_PROBLEM:_
Repeat the material exactly, leaving nothing out.

_INFORMATION SHOWN:_
§

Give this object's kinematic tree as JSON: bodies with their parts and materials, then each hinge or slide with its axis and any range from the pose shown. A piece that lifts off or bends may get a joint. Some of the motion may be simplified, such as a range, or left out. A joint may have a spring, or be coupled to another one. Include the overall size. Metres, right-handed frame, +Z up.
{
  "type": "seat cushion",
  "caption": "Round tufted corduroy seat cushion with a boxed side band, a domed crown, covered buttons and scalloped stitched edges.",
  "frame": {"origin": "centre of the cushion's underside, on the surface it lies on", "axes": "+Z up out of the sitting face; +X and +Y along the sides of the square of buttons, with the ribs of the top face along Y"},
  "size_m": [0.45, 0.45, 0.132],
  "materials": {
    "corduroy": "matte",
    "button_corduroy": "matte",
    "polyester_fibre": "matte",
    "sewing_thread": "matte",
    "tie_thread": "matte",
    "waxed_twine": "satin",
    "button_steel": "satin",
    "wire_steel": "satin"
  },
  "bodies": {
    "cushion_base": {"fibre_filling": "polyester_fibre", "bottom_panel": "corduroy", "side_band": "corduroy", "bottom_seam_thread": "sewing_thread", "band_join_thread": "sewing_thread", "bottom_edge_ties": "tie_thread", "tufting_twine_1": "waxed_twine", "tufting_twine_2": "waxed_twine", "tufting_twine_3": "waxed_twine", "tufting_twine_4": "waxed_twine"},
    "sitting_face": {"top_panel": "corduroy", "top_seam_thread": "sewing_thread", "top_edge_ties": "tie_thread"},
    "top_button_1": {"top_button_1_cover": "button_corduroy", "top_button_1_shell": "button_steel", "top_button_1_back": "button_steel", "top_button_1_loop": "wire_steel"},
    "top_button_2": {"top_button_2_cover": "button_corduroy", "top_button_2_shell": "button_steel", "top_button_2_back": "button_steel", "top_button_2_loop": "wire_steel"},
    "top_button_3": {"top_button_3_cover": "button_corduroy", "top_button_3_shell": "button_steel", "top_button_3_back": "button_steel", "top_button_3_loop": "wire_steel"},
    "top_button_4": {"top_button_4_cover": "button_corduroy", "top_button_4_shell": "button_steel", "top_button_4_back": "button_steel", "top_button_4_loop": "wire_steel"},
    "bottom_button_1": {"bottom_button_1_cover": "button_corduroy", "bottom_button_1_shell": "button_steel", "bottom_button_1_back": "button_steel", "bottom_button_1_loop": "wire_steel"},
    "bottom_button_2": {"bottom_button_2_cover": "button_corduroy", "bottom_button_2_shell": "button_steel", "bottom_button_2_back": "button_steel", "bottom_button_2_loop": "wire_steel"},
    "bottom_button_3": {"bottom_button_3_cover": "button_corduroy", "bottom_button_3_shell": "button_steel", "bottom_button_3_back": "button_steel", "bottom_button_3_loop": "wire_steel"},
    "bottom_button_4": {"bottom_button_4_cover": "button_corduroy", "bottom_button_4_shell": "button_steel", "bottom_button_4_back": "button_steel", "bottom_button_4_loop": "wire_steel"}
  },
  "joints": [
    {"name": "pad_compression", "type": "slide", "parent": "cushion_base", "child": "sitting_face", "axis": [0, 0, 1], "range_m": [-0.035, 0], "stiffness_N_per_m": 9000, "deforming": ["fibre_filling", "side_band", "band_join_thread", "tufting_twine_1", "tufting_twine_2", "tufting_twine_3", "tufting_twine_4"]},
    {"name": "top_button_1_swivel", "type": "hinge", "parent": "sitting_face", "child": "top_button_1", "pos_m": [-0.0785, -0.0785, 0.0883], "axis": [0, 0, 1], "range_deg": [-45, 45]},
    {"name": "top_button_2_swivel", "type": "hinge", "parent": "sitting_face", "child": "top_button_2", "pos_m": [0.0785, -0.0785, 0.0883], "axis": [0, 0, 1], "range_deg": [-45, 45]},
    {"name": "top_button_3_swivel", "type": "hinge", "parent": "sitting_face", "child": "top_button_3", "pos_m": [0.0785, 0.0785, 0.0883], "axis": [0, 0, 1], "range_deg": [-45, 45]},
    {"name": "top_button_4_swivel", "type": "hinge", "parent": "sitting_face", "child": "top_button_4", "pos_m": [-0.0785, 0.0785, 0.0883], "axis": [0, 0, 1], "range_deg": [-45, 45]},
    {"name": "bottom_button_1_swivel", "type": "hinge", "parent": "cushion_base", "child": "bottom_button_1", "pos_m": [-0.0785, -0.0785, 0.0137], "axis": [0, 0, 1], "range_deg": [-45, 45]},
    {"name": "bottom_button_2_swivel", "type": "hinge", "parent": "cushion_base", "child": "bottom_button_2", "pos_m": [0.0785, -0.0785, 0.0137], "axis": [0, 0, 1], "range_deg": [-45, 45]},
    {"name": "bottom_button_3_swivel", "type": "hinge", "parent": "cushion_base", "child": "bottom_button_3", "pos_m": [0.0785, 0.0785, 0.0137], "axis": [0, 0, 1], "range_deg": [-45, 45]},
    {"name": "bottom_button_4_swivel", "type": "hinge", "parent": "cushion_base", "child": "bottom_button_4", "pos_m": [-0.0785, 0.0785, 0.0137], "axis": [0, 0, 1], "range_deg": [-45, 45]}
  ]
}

§

_ANSWER BELOW:_
Give this object's kinematic tree as JSON: bodies with their parts and materials, then each hinge or slide with its axis and any range from the pose shown. A piece that lifts off or bends may get a joint. Some of the motion may be simplified, such as a range, or left out. A joint may have a spring, or be coupled to another one. Include the overall size. Metres, right-handed frame, +Z up.
{
  "type": "seat cushion",
  "caption": "Round tufted corduroy seat cushion with a boxed side band, a domed crown, covered buttons and scalloped stitched edges.",
  "frame": {"origin": "centre of the cushion's underside, on the surface it lies on", "axes": "+Z up out of the sitting face; +X and +Y along the sides of the square of buttons, with the ribs of the top face along Y"},
  "size_m": [0.45, 0.45, 0.132],
  "materials": {
    "corduroy": "matte",
    "button_corduroy": "matte",
    "polyester_fibre": "matte",
    "sewing_thread": "matte",
    "tie_thread": "matte",
    "waxed_twine": "satin",
    "button_steel": "satin",
    "wire_steel": "satin"
  },
  "bodies": {
    "cushion_base": {"fibre_filling": "polyester_fibre", "bottom_panel": "corduroy", "side_band": "corduroy", "bottom_seam_thread": "sewing_thread", "band_join_thread": "sewing_thread", "bottom_edge_ties": "tie_thread", "tufting_twine_1": "waxed_twine", "tufting_twine_2": "waxed_twine", "tufting_twine_3": "waxed_twine", "tufting_twine_4": "waxed_twine"},
    "sitting_face": {"top_panel": "corduroy", "top_seam_thread": "sewing_thread", "top_edge_ties": "tie_thread"},
    "top_button_1": {"top_button_1_cover": "button_corduroy", "top_button_1_shell": "button_steel", "top_button_1_back": "button_steel", "top_button_1_loop": "wire_steel"},
    "top_button_2": {"top_button_2_cover": "button_corduroy", "top_button_2_shell": "button_steel", "top_button_2_back": "button_steel", "top_button_2_loop": "wire_steel"},
    "top_button_3": {"top_button_3_cover": "button_corduroy", "top_button_3_shell": "button_steel", "top_button_3_back": "button_steel", "top_button_3_loop": "wire_steel"},
    "top_button_4": {"top_button_4_cover": "button_corduroy", "top_button_4_shell": "button_steel", "top_button_4_back": "button_steel", "top_button_4_loop": "wire_steel"},
    "bottom_button_1": {"bottom_button_1_cover": "button_corduroy", "bottom_button_1_shell": "button_steel", "bottom_button_1_back": "button_steel", "bottom_button_1_loop": "wire_steel"},
    "bottom_button_2": {"bottom_button_2_cover": "button_corduroy", "bottom_button_2_shell": "button_steel", "bottom_button_2_back": "button_steel", "bottom_button_2_loop": "wire_steel"},
    "bottom_button_3": {"bottom_button_3_cover": "button_corduroy", "bottom_button_3_shell": "button_steel", "bottom_button_3_back": "button_steel", "bottom_button_3_loop": "wire_steel"},
    "bottom_button_4": {"bottom_button_4_cover": "button_corduroy", "bottom_button_4_shell": "button_steel", "bottom_button_4_back": "button_steel", "bottom_button_4_loop": "wire_steel"}
  },
  "joints": [
    {"name": "pad_compression", "type": "slide", "parent": "cushion_base", "child": "sitting_face", "axis": [0, 0, 1], "range_m": [-0.035, 0], "stiffness_N_per_m": 9000, "deforming": ["fibre_filling", "side_band", "band_join_thread", "tufting_twine_1", "tufting_twine_2", "tufting_twine_3", "tufting_twine_4"]},
    {"name": "top_button_1_swivel", "type": "hinge", "parent": "sitting_face", "child": "top_button_1", "pos_m": [-0.0785, -0.0785, 0.0883], "axis": [0, 0, 1], "range_deg": [-45, 45]},
    {"name": "top_button_2_swivel", "type": "hinge", "parent": "sitting_face", "child": "top_button_2", "pos_m": [0.0785, -0.0785, 0.0883], "axis": [0, 0, 1], "range_deg": [-45, 45]},
    {"name": "top_button_3_swivel", "type": "hinge", "parent": "sitting_face", "child": "top_button_3", "pos_m": [0.0785, 0.0785, 0.0883], "axis": [0, 0, 1], "range_deg": [-45, 45]},
    {"name": "top_button_4_swivel", "type": "hinge", "parent": "sitting_face", "child": "top_button_4", "pos_m": [-0.0785, 0.0785, 0.0883], "axis": [0, 0, 1], "range_deg": [-45, 45]},
    {"name": "bottom_button_1_swivel", "type": "hinge", "parent": "cushion_base", "child": "bottom_button_1", "pos_m": [-0.0785, -0.0785, 0.0137], "axis": [0, 0, 1], "range_deg": [-45, 45]},
    {"name": "bottom_button_2_swivel", "type": "hinge", "parent": "cushion_base", "child": "bottom_button_2", "pos_m": [0.0785, -0.0785, 0.0137], "axis": [0, 0, 1], "range_deg": [-45, 45]},
    {"name": "bottom_button_3_swivel", "type": "hinge", "parent": "cushion_base", "child": "bottom_button_3", "pos_m": [0.0785, 0.0785, 0.0137], "axis": [0, 0, 1], "range_deg": [-45, 45]},
    {"name": "bottom_button_4_swivel", "type": "hinge", "parent": "cushion_base", "child": "bottom_button_4", "pos_m": [-0.0785, 0.0785, 0.0137], "axis": [0, 0, 1], "range_deg": [-45, 45]}
  ]
}